Compacted or depleted soil sheds water quickly, while living soil absorbs and stores it.
Improve absorption by adding:
Compost
Leaf mulch
Wood chips
Organic matter
Forest floors rarely flood because layers of organic material allow rainfall to infiltrate slowly.
In a tiny forest garden, soil health is water management.
Strategy 4: Plant for Moisture Zones
Not every part of your garden should behave the same way.

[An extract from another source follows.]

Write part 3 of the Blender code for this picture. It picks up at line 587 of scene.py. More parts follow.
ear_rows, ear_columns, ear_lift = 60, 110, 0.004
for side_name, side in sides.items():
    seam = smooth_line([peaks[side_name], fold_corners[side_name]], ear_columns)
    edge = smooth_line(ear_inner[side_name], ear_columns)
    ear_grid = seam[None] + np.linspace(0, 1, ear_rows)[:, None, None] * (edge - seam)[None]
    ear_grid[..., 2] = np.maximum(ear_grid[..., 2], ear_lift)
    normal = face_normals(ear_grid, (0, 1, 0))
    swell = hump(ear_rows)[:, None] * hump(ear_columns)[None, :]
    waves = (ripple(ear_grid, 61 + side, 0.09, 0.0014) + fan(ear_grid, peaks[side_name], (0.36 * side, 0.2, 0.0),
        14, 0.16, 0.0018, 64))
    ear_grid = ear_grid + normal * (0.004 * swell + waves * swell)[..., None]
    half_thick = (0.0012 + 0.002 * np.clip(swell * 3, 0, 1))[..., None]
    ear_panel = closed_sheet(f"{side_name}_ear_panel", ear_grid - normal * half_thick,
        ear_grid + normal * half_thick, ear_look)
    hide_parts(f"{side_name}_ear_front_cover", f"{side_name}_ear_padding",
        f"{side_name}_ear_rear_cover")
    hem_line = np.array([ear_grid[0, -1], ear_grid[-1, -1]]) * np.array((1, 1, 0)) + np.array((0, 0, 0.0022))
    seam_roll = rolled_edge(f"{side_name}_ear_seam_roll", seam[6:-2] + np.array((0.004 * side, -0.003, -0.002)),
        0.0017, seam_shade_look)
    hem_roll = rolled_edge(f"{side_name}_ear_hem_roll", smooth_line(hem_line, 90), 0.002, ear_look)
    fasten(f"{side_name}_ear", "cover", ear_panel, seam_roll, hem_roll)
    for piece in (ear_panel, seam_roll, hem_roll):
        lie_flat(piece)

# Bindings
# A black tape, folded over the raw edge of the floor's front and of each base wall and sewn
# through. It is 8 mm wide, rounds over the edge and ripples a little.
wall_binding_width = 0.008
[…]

Instead of forcing uniform conditions, design with microclimates:
Wet Zones
Ideal for:
Elderberry
Joe-Pye weed
Swamp milkweed
Native sedges
Average Moisture Areas
Perfect for:
Herbs
Vegetables
Fruit shrubs
Fast-Draining Areas
Great for:
Mediterranean herbs
Prairie plants
Drought-tolerant perennials
Water-smart gardening works best when plants match the conditions already present.
Strategy 5: Redirect Roof Runoff Thoughtfully
Your roof collects an enormous amount of water.

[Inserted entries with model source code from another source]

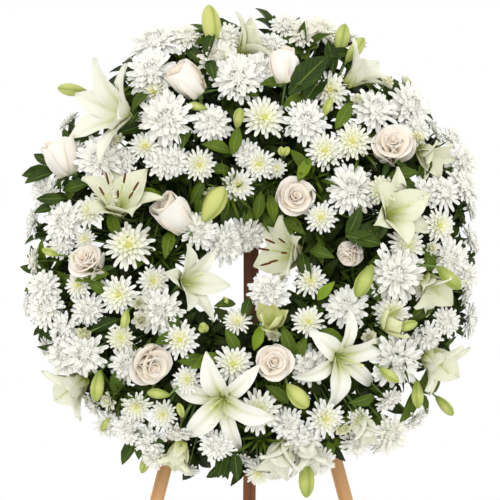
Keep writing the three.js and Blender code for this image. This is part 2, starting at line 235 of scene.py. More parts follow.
def button_finish():
    """The tight yellow-green heart of a daisy bloom."""
    m = Finish("button_yellow_green", Specular_IOR_Level=0.3)
    along, layer = m.attributes("along", "layer")
    body = m.mix(layer.clip(), "#dddb74", "#a0a838")
    colour = m.mix((along * 1.2 - 0.5).clip(), body, "#e5e28c")
    return m.dress(colour, 0.6 + m.noise(120.0) * 0.2, m.noise(900.0), 0.0003, 0.5)


def anther_finish():
    m = Finish("anther_brown", Specular_IOR_Level=0.2)
    grain = m.noise(1500.0)
    colour = m.mix(grain, "#4a2a18", "#84502c")
    return m.dress(colour, 0.8 + grain * 0.15, grain, 0.0004, 0.8)


def stem_finish():
    m = Finish("stem_green", Specular_IOR_Level=0.35)
    mottled = m.noise(50.0, 3.0)
    colour = m.mix(mottled * 0.6 + m.attribute("tint") * 0.4, "#35511f", "#87a552")
    return m.dress(colour, 0.45 + mottled * 0.2, m.noise(300.0), 0.0003, 0.4)


def foam_finish():
    """Wet green floral foam with its open pores."""
    m = Finish("floral_foam", Specular_IOR_Level=0.15)
    pores = m.noise(900.0)
    patches = m.noise(25.0, 3.0)
    colour = m.mix((pores * 0.6 + patches * 0.6 - 0.2).clip(), "#12200e", "#33502a")
    return m.dress(colour, 0.85 + pores * 0.1, pores, 0.0008, 0.8)


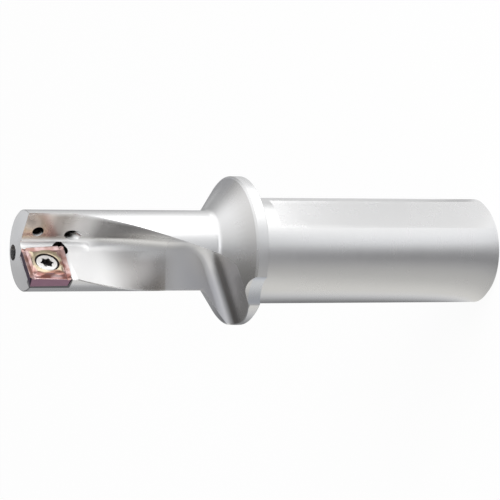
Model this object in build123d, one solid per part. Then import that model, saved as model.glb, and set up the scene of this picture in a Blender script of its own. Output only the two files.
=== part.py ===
from build123d import *
import math
import os

# Indexable drilling and turning tool, in millimetres and degrees.
# The tool stands on its shank: Z is its axis, with the origin at the centre of the shank's end.
# The rake face of the insert looks along -Y, and its cutting corner points along -X.
# A distance called "back" is measured from the head's front face towards the shank.

# Lengths along the axis
head_length = 58.0
cone_length = 7.5
rim_width = 3.9
shank_length = 80.8
overall_length = head_length + cone_length + rim_width + shank_length

# Turned outside
head_diameter = 24.2
flange_diameter = 44.9
shank_diameter = 32.0
shank_chamfer = 1.5
cone_root_radius = 2.0
rim_break = 0.25
rim_front_break = 0.6
face_break = 0.25

# Clamping flat on the shank, parallel to the rake face
flat_depth = 1.2
flat_start = 7.4

# Scallop in the flange rim, parallel to the axis
scallop_radius = 8.4
scallop_depth = 2.35
scallop_angle = 8.5

# Chip flute: a floor below the rake face, a wall beyond the axis and a round corner between them
floor_drop = 0.8
wall_offset = 3.65
flute_corner_radius = 3.7
flute_straight = 14.2
flute_twist_end = 45.7
flute_lead = 224.0

# Flute exit: the floor runs on level while the wall keeps twisting, then it leaves through the cone
exit_length = 13.2
exit_wall_step = 0.05
exit_turn_radius = 10.4
exit_lean = 19.6

# Land around the insert, milled a little deeper into the flute's corner
land_side = 3.85
land_top = 0.85
land_length = 22.4
land_end_radius = 5.0
land_corner_radius = 1.6

# Insert: a parallelogram with a cutting corner in front and outside
corner_forward = 1.0
corner_radius_out = 12.6
front_edge_length = 14.1
side_edge_length = 13.2
lead_angle = 2.8
side_clearance_angle = 1.2
insert_thickness = 3.97
boss_height = 0.55
corner_rise = 0.35
insert_relief = 11.0
nose_radius = 0.8

# Chip breaker moulded into the rake face
edge_land = 0.18
groove_width = 1.15
groove_depth = 0.38
boss_foot = 0.85
foot_bulge = 0.53
foot_bulge_height = 0.23
hollow_places = (0.27, 0.77)
hollow_radius = 2.0
hollow_stretch = 1.6
hollow_inset = 1.5
hollow_lift = 1.95

# Insert hole and clamping screw
hole_mouth_radius = 3.9
hole_radius = 2.75
mouth_depth = 0.75
mouth_round = 0.3
seat_radius = 3.6
seat_depth = 2.6
head_radius = 3.3
head_round = 0.25
head_sink = 0.35
screw_radius = 2.2
screw_length = 9.2
neck_length = 0.5
screw_clearance = 0.02
recess_radius = 2.05
recess_depth = 1.7
lobe_radius = 0.45
screw_point_chamfer = 0.5

# Insert pocket
pocket_clearance = 0.08
relief_radius = 2.5
relief_back = 12.05
relief_out = -1.35
relief_extra_depth = 0.4

# Coolant supply from the shank's end
port_radius = 4.4
port_depth = 12.0
port_chamfer = 0.6
bore_radius = 3.5
bore_end_back = 70.0
drill_point_angle = 118.0
front_channel_radius = 2.4
front_outlet = (-6.26, -6.41)
front_channel_root = (-2.3, -2.5)
wall_channel_radius = 1.8
wall_channel_start = 3.2
wall_outlet = (-7.5, 4.0)
wall_channel_root = (-2.6, 1.4)
jet_radius = 1.75
front_jet_back = 4.6
front_jet_height = 4.2
rear_jet_back = 15.6
rear_jet_height = 3.1
rear_jet_angle = 45.0

# Worked out from the sizes above
head_radius_out = head_diameter / 2
shank_radius = shank_diameter / 2
flange_radius = flange_diameter / 2
flute_reach = flange_radius + 8
exit_reach = flange_radius + 12
exit_turn = 360 * (flute_twist_end - flute_straight) / flute_lead
wall_end = flute_twist_end + exit_length + exit_turn_radius
base_height = boss_height - insert_thickness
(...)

A single spring storm can send hundreds of gallons into downspouts.
Instead of sending that water directly to storm drains, consider:
Rain gardens
Downspout extensions
Infiltration basins
Rain barrels for later use
Guides from the EPA’s rain garden resources provide excellent starting points for residential designs.

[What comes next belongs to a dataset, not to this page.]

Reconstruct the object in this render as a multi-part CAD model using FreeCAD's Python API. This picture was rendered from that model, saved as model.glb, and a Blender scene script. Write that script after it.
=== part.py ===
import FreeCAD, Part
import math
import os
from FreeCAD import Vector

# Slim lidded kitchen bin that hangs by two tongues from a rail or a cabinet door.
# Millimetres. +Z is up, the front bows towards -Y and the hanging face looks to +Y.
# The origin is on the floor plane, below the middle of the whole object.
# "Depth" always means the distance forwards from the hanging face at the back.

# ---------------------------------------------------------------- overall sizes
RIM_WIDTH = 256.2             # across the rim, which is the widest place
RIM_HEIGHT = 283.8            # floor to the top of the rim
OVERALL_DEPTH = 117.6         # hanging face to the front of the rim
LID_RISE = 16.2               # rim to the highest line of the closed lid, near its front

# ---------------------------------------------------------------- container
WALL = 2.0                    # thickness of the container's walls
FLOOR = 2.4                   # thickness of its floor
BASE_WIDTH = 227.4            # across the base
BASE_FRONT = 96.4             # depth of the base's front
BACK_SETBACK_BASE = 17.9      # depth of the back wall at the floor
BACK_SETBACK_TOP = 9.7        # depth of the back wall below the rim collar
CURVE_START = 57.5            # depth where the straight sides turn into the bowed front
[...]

The Forest Teaches Us: Slow, Spread, Sink
Natural forests rarely experience flooding or drought extremes because they manage water through layered systems:
Tree canopies slow rainfall
Roots create channels underground
Organic matter absorbs moisture
Diverse plants share water resources
Tiny Forest Farm gardens apply these same principles at a backyard scale.
The goal isn’t control — it’s collaboration with natural processes.
A Seasonal Mindset Shift
Early spring saturation can feel like a delay.
But it’s actually a design opportunity.
Each puddle reveals:
Where soil needs support
Where habitat could thrive
Where future resilience can be built
When we work with water rather than against it, our gardens become more productive, more ecological, and far easier to maintain.
Start Small This Spring
Choose one action:
Observe water patterns after rain
Add compost to improve infiltration
Build a small swale
Convert a wet spot into a rain garden
Try raised beds in saturated areas
Small interventions compound over time — just like a tiny forest growing stronger each season.
Tiny Forest Farm Perspective
Water connects everything in a garden: soil, plants, insects, and climate.
By practicing rain management and water-smart gardening, suburban spaces can become resilient ecosystems that store water, support life, and thrive through changing seasons.
Spring rain isn’t a setback.
It’s an invitation to garden like a forest.